A Messenger is he, who is sent from Allah Ta Aala to creation, whilst a servant is he who commences his religious quest from mankind and makes the journey to Allah Ta Aala. If the word ‘rasool’ (Messenger) was used to describe the Beloved Prophet (peace be upon him)ﷺ in the journey, it would have rendered the entire journey to Allah Ta Aala redundant.
Further proof as an indication of the Me’raj being a physical journey is the following verse of the Qur’an:
“The eye did not turn aside, nor did it exceed the limit.” (Najm 53:17)
Commentating on the above verse, Imaam Qurtubi (rahimahollah) explains that “بصر” (basar) here means what he saw with his eyes.Of course it is only logical to deduce that the ‘seeing by the eye’ meant that it was physical as opposed to spiritual.

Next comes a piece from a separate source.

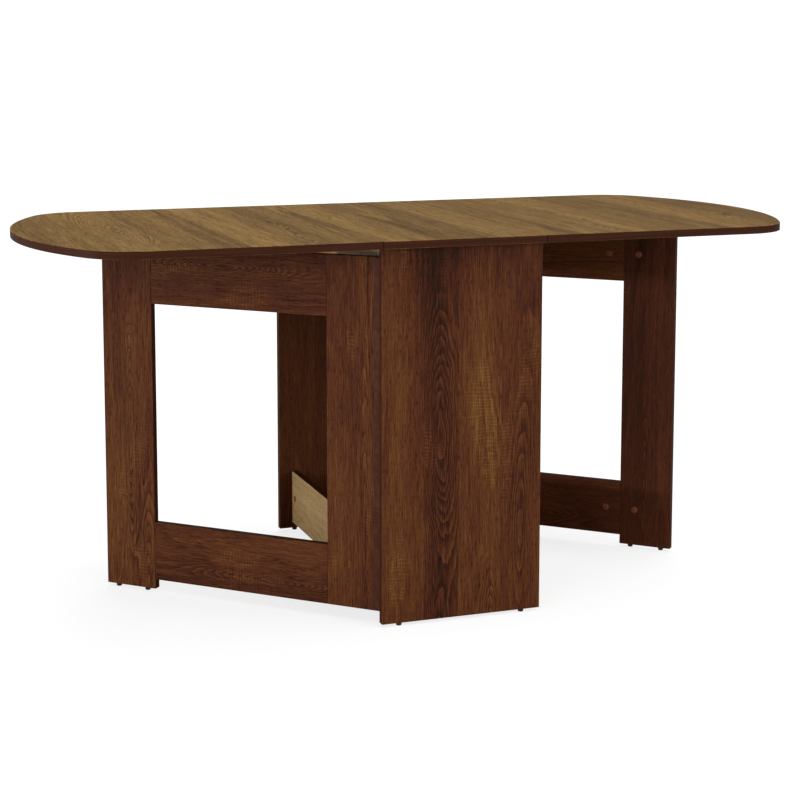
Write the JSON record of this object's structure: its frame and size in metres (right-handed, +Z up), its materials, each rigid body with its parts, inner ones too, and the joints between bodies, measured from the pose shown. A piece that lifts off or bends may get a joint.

Whilst in a dream state, one is unable to manifest anything in the realm of the physical. This is common knowledge. If the Me’raj was indeed a spiritual journey only, why then do Muslims honor the ‘physical’ spots in Jerusalem by reciting nafl prayer or supplicating to Allah Ta Aala at those actual physical spots? Would that not be an act of total irrationality? Of course it would. Since the majority of Muslims are not devoid of rationale, it serves to strengthen the case of it being a physical journey.
The objections placed upon the physicality of the Me’raj are a result of studying the subject in isolation. it was indeed a journey in Body and Spirit.